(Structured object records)

▬▬▬

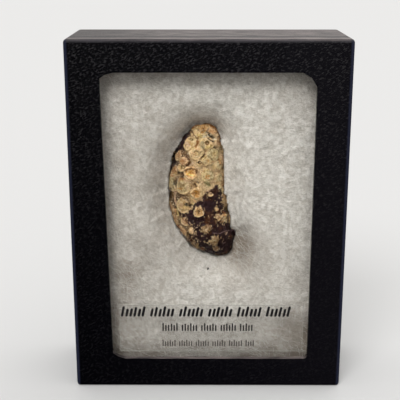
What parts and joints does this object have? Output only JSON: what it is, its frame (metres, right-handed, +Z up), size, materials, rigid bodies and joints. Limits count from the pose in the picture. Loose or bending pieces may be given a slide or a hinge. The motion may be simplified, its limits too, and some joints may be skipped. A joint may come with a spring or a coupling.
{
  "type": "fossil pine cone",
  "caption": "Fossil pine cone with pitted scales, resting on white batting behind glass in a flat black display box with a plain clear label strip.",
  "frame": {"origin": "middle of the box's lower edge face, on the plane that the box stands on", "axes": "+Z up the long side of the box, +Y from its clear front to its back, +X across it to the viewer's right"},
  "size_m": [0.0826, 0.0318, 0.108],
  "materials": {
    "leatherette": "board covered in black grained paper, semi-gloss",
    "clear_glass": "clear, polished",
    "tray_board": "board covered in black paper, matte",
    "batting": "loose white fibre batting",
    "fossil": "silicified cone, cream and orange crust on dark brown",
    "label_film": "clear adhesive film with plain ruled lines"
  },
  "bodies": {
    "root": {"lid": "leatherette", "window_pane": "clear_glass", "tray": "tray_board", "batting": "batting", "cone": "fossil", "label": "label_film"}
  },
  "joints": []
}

▬▬▬

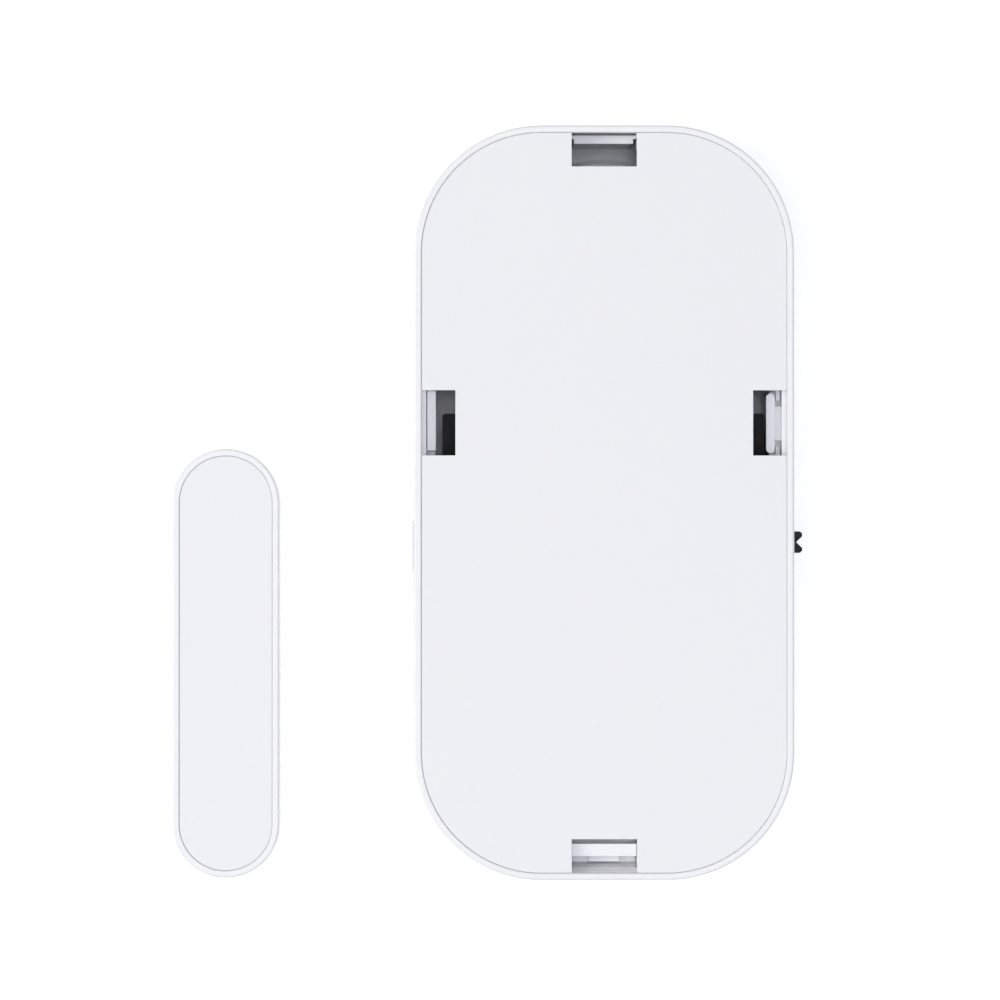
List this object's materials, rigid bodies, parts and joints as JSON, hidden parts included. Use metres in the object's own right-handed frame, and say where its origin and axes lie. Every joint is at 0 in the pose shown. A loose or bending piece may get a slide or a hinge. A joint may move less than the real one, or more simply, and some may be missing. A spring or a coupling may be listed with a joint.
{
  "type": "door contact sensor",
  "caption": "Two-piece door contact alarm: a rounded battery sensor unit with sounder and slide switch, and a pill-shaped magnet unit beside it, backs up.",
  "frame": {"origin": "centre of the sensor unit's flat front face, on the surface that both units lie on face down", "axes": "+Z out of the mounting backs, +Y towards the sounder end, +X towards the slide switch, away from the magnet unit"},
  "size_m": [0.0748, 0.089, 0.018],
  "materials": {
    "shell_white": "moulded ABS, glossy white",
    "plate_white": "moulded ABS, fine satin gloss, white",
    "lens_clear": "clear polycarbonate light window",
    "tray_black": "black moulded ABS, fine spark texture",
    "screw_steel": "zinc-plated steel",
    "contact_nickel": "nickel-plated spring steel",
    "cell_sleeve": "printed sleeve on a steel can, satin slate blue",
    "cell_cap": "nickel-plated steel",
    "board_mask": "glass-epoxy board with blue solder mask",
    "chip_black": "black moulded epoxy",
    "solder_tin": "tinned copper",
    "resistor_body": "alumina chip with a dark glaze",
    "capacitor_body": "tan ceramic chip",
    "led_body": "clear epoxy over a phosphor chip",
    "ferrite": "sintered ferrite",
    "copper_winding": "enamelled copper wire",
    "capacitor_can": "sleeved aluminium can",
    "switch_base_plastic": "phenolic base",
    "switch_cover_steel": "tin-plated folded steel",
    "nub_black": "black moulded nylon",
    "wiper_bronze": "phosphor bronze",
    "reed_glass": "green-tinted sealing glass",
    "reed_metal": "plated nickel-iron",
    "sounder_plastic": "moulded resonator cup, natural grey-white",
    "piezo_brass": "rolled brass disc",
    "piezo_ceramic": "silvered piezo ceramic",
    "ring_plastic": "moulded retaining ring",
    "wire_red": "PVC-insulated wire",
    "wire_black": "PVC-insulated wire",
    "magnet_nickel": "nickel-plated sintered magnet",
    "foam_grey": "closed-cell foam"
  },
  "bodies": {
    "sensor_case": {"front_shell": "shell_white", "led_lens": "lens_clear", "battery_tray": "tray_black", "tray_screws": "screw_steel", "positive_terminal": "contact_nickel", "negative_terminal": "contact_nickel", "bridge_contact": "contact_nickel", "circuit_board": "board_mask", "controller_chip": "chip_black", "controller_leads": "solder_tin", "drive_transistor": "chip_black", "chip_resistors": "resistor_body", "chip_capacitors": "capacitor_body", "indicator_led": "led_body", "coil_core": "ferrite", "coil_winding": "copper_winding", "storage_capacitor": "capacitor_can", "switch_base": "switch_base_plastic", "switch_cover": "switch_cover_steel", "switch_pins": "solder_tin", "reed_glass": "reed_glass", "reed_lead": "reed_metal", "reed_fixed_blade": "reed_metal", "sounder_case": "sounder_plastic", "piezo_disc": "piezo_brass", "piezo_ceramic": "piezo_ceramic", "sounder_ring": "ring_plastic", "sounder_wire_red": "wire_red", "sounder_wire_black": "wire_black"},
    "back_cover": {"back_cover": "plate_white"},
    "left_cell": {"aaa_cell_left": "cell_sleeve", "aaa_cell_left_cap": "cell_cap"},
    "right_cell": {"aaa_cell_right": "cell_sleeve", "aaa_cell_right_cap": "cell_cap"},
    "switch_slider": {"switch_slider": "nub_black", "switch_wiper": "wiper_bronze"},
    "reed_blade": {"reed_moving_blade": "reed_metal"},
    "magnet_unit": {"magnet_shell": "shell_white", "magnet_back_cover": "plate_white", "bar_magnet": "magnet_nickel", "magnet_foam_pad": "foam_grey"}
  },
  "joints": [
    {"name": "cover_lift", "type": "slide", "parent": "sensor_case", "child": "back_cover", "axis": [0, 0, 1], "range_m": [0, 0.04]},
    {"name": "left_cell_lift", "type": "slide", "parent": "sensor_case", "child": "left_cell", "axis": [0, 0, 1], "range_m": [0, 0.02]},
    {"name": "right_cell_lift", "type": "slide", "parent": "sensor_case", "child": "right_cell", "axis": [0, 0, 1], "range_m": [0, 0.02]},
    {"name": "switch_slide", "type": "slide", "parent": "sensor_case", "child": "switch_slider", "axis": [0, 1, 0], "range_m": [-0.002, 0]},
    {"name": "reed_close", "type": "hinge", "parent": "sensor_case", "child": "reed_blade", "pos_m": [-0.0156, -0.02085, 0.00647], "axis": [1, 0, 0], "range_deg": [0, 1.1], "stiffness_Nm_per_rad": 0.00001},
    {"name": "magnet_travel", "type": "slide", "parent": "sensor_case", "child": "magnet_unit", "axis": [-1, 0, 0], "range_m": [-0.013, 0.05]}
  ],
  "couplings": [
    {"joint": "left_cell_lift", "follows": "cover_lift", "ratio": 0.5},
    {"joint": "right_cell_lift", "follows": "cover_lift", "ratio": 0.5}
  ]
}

▬▬▬

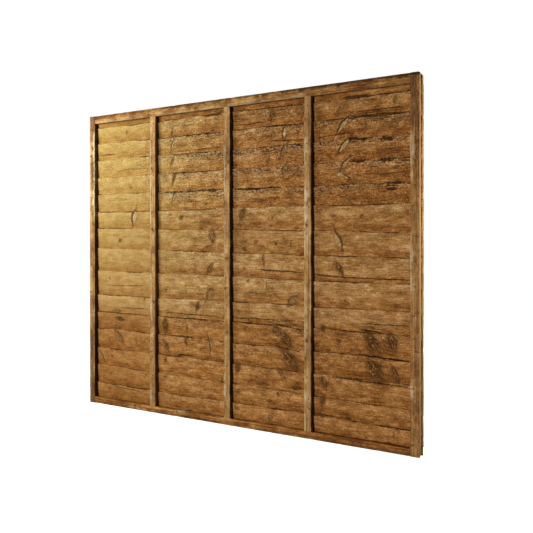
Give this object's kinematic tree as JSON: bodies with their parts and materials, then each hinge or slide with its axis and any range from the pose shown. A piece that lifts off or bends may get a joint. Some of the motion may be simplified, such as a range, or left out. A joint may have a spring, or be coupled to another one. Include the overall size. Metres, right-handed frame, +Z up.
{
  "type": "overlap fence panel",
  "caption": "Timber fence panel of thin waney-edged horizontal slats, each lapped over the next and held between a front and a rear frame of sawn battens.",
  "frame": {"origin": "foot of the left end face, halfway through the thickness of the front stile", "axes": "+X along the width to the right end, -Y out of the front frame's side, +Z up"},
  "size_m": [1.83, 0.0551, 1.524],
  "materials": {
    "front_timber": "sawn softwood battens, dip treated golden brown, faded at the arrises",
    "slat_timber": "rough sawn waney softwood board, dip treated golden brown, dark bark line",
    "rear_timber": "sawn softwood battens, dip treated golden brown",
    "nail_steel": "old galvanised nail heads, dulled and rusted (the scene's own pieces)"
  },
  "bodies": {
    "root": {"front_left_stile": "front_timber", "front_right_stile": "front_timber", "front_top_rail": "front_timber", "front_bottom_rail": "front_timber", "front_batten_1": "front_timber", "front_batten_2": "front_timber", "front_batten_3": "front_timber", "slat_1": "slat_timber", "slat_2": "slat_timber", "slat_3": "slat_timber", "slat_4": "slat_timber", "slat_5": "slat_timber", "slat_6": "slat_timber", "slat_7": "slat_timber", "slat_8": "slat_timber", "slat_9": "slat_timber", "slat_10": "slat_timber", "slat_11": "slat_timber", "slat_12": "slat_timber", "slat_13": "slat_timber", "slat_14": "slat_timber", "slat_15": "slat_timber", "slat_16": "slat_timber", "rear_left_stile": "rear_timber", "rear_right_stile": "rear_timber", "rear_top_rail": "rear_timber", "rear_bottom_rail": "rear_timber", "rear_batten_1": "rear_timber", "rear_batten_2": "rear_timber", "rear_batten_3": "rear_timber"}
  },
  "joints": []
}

▬▬▬

• WHAT IS REQUIRED
Pull out and copy each line containing the string "pieces".

• TASK ANSWER
What parts and joints does this object have? Output only JSON: what it is, its frame (metres, right-handed, +Z up), size, materials, rigid bodies and joints. Limits count from the pose in the picture. Loose or bending pieces may be given a slide or a hinge. The motion may be simplified, its limits too, and some joints may be skipped. A joint may come with a spring or a coupling.
    "nail_steel": "old galvanised nail heads, dulled and rusted (the scene's own pieces)"